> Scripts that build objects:
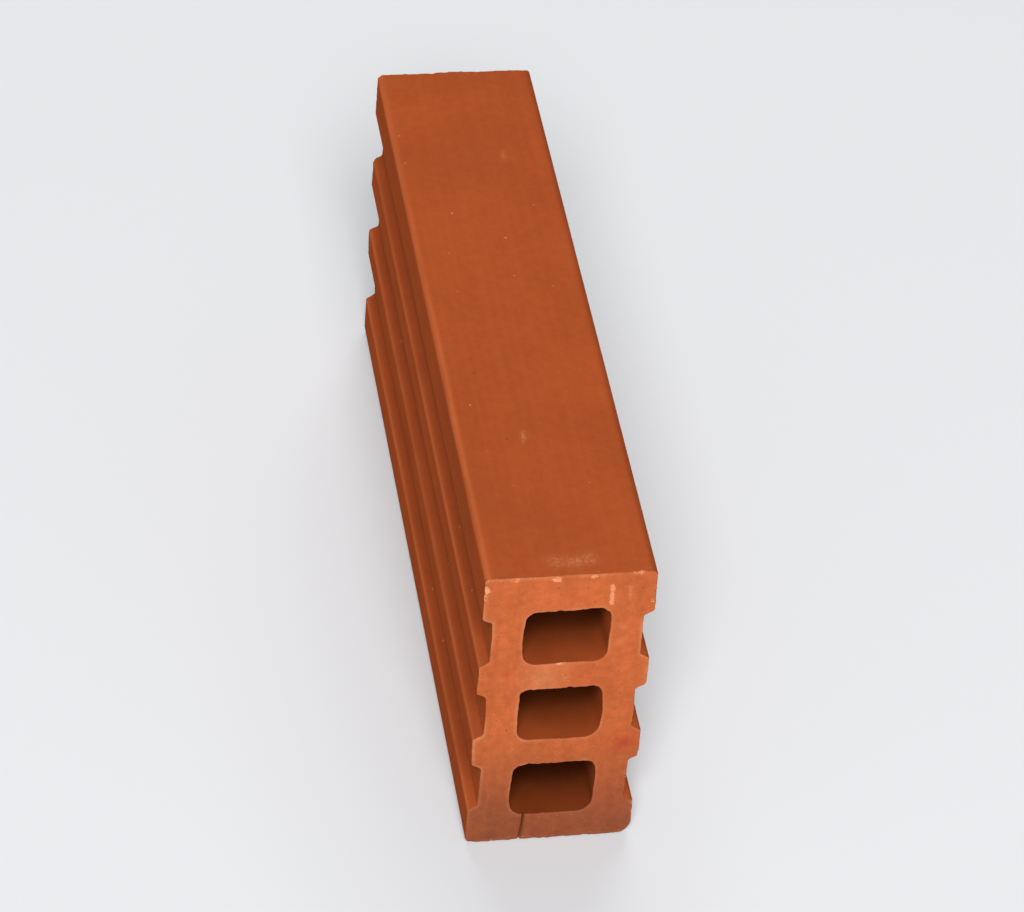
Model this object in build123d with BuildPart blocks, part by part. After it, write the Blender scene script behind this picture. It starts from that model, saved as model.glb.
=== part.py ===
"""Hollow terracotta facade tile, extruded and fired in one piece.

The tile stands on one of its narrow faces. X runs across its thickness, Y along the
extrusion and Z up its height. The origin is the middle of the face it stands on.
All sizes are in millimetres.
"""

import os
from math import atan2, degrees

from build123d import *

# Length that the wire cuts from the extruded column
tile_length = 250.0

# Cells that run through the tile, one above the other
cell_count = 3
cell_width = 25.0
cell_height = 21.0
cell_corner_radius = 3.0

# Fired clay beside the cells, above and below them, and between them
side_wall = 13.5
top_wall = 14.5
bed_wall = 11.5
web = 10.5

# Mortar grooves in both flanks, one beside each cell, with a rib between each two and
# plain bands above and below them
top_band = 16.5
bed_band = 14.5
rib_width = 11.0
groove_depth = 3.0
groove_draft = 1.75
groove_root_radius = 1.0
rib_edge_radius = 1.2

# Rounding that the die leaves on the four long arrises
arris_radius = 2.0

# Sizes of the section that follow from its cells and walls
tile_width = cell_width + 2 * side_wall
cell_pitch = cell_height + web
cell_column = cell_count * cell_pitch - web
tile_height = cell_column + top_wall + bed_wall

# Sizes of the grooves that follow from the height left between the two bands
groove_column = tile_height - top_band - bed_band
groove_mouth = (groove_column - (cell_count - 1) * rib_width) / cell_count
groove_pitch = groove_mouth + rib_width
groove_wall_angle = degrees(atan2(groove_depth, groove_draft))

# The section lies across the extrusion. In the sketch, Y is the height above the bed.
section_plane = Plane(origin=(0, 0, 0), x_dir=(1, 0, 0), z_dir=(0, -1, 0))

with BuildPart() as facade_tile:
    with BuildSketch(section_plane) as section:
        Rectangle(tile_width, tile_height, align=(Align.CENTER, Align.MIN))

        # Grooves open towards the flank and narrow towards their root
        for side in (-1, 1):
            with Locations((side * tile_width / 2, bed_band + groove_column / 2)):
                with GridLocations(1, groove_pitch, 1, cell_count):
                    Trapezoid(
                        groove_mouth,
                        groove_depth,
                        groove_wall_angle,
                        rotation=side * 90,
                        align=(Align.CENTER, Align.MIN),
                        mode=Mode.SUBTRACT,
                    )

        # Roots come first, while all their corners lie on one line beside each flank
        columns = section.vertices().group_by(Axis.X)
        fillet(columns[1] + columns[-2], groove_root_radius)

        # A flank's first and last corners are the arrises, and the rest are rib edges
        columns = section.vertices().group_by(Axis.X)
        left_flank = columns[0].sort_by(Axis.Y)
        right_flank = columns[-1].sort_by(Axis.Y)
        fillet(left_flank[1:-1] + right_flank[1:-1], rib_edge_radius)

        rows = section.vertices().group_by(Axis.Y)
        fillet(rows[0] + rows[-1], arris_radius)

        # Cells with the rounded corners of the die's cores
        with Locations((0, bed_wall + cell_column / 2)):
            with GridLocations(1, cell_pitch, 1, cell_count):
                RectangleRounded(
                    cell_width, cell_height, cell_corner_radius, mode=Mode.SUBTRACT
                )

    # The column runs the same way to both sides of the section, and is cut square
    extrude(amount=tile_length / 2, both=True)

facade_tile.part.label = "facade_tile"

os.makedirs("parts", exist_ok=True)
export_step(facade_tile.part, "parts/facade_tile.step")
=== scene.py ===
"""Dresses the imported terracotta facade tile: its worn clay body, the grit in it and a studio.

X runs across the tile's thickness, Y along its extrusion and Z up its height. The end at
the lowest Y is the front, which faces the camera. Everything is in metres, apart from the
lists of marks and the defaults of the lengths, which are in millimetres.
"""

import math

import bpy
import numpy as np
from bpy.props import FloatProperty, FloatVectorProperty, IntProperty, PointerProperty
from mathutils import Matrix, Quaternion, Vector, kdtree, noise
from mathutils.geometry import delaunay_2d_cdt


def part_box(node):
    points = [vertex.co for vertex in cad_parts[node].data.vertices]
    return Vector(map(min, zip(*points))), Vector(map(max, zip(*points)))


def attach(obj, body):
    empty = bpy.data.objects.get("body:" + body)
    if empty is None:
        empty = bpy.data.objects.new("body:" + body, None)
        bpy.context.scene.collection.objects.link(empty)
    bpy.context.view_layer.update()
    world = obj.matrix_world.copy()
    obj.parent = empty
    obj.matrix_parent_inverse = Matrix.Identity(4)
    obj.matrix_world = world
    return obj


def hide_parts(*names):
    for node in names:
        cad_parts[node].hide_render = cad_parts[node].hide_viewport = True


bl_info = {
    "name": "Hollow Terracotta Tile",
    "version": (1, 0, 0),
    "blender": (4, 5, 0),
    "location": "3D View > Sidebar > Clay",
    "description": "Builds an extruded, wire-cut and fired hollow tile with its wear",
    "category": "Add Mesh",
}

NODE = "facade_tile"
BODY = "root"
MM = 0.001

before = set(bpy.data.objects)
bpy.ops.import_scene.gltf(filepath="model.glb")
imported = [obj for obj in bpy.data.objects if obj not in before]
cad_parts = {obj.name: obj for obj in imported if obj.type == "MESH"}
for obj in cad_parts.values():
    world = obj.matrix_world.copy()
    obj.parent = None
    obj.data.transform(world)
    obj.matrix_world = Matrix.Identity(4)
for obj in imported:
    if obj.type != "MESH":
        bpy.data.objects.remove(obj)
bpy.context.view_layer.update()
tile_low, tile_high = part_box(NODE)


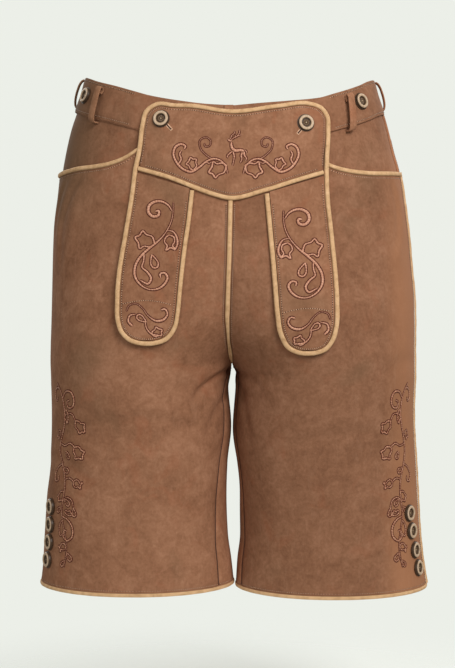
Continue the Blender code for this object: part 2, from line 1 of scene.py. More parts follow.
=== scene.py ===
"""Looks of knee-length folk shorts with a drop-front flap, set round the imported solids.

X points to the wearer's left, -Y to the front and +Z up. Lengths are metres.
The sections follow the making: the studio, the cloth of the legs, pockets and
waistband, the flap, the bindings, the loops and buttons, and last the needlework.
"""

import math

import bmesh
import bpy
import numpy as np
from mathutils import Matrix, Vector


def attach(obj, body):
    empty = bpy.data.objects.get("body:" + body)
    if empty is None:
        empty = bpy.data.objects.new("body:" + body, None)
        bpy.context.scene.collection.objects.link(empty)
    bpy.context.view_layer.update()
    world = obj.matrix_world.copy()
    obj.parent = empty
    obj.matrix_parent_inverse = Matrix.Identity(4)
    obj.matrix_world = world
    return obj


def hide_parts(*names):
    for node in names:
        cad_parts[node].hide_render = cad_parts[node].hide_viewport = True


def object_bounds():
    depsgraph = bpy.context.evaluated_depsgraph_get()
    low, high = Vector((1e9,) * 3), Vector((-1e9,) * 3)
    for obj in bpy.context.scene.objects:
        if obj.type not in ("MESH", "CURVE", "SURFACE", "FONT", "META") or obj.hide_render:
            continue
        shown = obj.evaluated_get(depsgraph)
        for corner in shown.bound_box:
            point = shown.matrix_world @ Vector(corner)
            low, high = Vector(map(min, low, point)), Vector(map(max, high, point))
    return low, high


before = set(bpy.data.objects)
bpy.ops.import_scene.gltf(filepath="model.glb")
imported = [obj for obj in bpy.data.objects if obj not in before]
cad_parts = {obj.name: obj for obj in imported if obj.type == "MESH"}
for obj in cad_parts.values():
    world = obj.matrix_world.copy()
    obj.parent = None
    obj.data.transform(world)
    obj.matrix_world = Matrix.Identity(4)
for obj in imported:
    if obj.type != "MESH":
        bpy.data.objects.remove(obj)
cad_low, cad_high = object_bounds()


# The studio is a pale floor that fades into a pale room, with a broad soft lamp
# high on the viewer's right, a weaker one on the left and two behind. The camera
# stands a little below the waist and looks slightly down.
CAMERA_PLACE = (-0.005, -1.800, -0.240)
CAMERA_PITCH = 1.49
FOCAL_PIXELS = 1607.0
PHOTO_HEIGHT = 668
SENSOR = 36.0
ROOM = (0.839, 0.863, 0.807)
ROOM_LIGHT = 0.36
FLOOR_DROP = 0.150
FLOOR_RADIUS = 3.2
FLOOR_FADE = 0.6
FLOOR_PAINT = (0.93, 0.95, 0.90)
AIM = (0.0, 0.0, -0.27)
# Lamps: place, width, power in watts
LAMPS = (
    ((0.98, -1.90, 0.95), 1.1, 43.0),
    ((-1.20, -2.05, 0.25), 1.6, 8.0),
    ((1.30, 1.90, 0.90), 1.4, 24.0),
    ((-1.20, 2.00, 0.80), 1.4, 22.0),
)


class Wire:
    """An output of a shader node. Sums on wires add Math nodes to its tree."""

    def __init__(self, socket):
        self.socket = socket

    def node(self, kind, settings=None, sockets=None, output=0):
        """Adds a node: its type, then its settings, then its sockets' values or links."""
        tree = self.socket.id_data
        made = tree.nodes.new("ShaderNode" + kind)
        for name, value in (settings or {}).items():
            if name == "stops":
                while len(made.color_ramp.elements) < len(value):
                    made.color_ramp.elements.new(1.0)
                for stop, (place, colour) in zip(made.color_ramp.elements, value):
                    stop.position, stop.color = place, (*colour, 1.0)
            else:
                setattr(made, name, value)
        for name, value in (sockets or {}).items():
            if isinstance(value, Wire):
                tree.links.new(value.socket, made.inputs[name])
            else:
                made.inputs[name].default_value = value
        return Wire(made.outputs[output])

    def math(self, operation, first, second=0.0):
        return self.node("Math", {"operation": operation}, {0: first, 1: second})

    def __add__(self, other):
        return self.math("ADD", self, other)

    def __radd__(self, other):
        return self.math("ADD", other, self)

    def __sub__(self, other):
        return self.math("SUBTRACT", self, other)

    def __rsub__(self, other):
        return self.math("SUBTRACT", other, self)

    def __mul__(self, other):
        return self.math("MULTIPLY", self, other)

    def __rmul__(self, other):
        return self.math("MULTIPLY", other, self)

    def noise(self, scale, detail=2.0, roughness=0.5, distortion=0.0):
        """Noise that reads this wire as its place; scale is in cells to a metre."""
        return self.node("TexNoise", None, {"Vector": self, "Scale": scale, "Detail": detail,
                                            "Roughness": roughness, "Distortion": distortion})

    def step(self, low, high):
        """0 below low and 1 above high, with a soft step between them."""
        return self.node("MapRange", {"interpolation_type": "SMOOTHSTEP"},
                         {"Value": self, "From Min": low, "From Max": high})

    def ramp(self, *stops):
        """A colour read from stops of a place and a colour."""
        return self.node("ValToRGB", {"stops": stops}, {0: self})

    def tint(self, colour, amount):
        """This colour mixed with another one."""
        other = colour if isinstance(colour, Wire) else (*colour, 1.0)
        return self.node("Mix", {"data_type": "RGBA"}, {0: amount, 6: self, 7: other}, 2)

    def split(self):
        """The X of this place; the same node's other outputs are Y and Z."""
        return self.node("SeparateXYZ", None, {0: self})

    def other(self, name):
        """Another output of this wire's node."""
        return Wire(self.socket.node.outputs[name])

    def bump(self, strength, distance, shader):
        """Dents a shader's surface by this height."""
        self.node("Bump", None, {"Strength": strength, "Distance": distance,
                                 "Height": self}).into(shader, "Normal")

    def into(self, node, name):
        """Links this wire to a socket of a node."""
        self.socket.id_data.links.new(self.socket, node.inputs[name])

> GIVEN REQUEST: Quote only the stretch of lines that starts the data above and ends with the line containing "tile_length = 250.0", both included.

> EXPECTED ANSWER:
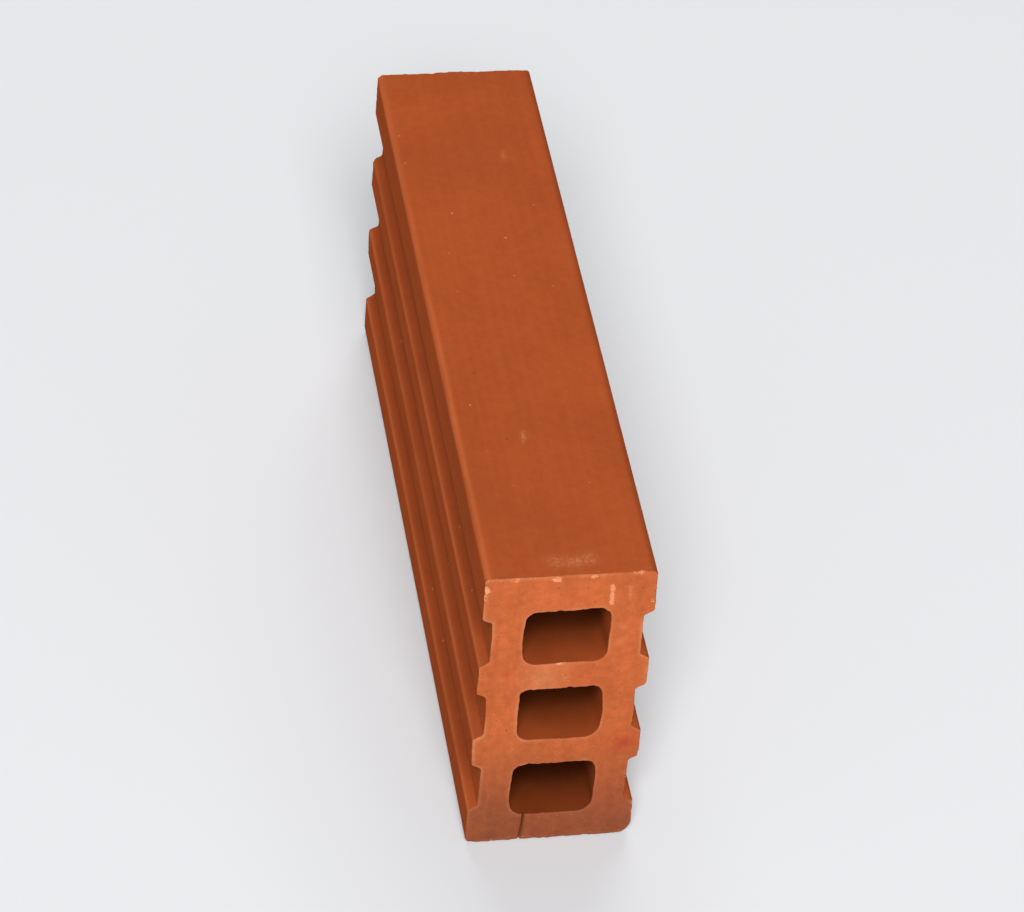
Model this object in build123d with BuildPart blocks, part by part. After it, write the Blender scene script behind this picture. It starts from that model, saved as model.glb.
=== part.py ===
"""Hollow terracotta facade tile, extruded and fired in one piece.

The tile stands on one of its narrow faces. X runs across its thickness, Y along the
extrusion and Z up its height. The origin is the middle of the face it stands on.
All sizes are in millimetres.
"""

import os
from math import atan2, degrees

from build123d import *

# Length that the wire cuts from the extruded column
tile_length = 250.0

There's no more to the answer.